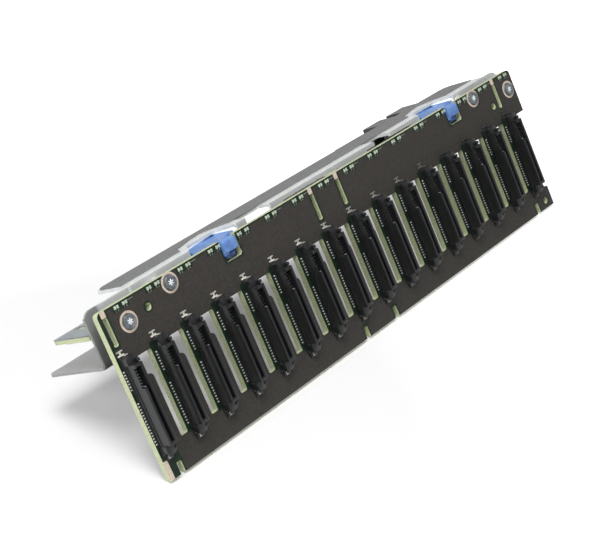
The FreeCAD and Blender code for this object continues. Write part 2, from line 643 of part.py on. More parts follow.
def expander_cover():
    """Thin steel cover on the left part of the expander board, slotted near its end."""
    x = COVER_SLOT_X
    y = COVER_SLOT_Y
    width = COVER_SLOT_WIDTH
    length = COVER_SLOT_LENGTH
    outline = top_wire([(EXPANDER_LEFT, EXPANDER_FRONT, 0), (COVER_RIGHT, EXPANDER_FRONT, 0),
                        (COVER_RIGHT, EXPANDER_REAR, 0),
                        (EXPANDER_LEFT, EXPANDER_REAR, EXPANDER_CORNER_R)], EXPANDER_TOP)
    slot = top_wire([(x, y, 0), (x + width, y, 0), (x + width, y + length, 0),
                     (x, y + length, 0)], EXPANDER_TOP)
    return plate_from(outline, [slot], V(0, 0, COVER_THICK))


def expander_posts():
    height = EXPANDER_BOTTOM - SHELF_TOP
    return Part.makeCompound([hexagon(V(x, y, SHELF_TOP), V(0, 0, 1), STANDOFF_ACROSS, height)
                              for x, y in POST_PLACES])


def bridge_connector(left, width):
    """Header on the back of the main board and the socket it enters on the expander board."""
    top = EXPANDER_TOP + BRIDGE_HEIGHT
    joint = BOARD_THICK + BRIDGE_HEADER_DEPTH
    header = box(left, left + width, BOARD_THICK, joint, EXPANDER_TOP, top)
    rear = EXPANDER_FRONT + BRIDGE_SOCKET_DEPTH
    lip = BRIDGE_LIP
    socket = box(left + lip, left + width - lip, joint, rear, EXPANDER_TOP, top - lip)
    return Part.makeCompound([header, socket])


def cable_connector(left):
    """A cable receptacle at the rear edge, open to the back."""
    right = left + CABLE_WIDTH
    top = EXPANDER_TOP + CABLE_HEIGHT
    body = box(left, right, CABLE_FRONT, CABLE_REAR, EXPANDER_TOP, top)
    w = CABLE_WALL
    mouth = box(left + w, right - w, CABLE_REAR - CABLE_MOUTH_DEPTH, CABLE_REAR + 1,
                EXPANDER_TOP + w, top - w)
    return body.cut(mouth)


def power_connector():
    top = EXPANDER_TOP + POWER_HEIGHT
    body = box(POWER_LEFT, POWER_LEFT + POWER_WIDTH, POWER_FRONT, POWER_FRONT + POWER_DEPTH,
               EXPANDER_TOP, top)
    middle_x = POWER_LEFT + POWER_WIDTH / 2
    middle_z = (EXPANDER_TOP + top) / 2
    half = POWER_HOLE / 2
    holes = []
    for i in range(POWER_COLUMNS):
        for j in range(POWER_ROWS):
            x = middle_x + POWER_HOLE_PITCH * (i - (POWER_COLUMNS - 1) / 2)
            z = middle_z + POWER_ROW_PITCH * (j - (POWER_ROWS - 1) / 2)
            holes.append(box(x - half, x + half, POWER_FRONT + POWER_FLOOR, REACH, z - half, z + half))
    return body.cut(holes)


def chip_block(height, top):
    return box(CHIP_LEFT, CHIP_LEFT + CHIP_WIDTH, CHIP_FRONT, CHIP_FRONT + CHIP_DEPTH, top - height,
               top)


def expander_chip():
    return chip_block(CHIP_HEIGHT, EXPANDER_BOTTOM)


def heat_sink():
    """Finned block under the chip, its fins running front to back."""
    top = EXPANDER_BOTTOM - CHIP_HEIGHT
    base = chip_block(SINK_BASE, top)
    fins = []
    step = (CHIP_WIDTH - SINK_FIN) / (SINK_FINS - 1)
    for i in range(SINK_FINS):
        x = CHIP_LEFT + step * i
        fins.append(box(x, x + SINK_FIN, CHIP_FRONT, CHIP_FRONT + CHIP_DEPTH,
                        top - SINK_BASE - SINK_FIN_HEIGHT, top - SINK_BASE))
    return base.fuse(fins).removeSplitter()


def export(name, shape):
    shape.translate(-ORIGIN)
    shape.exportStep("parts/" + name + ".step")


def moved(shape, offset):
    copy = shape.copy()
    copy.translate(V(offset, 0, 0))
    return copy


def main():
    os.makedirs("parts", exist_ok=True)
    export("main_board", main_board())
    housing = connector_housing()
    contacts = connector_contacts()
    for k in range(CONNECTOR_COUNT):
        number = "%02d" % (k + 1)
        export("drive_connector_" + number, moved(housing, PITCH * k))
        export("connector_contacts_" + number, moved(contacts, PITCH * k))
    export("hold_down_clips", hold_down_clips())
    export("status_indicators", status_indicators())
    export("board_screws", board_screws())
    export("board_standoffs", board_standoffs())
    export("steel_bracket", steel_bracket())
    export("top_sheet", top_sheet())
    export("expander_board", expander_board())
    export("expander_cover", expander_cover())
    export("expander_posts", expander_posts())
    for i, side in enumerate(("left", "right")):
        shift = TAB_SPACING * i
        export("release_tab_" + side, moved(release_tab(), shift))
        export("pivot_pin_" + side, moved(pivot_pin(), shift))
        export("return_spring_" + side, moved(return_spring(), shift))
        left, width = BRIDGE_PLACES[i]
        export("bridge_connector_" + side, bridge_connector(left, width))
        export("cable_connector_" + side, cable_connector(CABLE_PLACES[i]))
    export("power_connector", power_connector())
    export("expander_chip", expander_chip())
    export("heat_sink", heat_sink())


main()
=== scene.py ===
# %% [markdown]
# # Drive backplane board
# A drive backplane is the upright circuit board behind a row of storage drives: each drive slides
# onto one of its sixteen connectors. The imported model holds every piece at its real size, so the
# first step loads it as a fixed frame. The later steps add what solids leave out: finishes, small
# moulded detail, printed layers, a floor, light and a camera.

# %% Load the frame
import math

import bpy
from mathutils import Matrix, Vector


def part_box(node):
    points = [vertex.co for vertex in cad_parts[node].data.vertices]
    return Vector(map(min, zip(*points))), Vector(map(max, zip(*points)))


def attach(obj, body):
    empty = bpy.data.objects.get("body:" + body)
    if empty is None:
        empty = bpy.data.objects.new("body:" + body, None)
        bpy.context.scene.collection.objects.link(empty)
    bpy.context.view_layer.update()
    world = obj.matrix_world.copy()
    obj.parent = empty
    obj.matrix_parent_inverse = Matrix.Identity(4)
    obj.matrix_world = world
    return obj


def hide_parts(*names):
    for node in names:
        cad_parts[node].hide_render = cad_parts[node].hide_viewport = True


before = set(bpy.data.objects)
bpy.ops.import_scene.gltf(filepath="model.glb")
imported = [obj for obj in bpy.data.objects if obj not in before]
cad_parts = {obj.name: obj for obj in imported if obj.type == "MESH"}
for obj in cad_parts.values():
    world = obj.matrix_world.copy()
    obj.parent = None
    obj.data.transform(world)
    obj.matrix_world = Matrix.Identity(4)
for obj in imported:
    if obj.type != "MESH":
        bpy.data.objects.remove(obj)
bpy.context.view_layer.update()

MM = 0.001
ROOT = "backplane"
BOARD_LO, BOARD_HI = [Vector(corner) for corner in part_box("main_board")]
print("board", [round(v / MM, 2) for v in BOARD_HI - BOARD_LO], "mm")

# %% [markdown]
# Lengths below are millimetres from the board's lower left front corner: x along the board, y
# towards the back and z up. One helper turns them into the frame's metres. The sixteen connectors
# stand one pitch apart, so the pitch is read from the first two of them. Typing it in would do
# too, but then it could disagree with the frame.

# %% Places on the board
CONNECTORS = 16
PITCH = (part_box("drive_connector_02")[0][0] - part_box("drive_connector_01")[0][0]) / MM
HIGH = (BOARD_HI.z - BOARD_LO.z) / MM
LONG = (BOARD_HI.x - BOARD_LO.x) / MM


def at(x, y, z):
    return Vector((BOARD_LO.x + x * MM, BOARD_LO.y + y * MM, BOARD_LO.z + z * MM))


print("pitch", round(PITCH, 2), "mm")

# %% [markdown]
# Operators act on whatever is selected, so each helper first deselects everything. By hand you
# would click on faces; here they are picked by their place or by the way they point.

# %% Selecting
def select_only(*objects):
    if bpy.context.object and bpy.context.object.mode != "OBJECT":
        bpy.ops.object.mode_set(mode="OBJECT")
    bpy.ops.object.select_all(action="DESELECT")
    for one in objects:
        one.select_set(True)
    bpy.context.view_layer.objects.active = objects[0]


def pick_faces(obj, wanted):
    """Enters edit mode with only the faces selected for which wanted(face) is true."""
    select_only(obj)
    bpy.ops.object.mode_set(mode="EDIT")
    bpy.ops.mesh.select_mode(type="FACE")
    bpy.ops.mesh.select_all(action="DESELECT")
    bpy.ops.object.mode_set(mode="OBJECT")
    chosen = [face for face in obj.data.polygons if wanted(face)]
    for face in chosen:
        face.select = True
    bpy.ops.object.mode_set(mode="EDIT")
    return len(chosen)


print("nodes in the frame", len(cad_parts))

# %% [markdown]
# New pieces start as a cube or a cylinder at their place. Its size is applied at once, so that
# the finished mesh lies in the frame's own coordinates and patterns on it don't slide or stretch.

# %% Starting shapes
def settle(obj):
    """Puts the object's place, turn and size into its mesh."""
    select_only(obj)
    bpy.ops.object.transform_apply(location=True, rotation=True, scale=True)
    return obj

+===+

# Task to carry out:
The first line to be transcribed is the one containing "side, moved(return_spring(), shift))", and the last is the one containing "zip(*points))), Vector(map(max, zip(*points)))". Transcribe exactly those lines and nothing else.

# Problem solution:
        export("return_spring_" + side, moved(return_spring(), shift))
        left, width = BRIDGE_PLACES[i]
        export("bridge_connector_" + side, bridge_connector(left, width))
        export("cable_connector_" + side, cable_connector(CABLE_PLACES[i]))
    export("power_connector", power_connector())
    export("expander_chip", expander_chip())
    export("heat_sink", heat_sink())


main()
=== scene.py ===
# %% [markdown]
# # Drive backplane board
# A drive backplane is the upright circuit board behind a row of storage drives: each drive slides
# onto one of its sixteen connectors. The imported model holds every piece at its real size, so the
# first step loads it as a fixed frame. The later steps add what solids leave out: finishes, small
# moulded detail, printed layers, a floor, light and a camera.

# %% Load the frame
import math

import bpy
from mathutils import Matrix, Vector


def part_box(node):
    points = [vertex.co for vertex in cad_parts[node].data.vertices]
    return Vector(map(min, zip(*points))), Vector(map(max, zip(*points)))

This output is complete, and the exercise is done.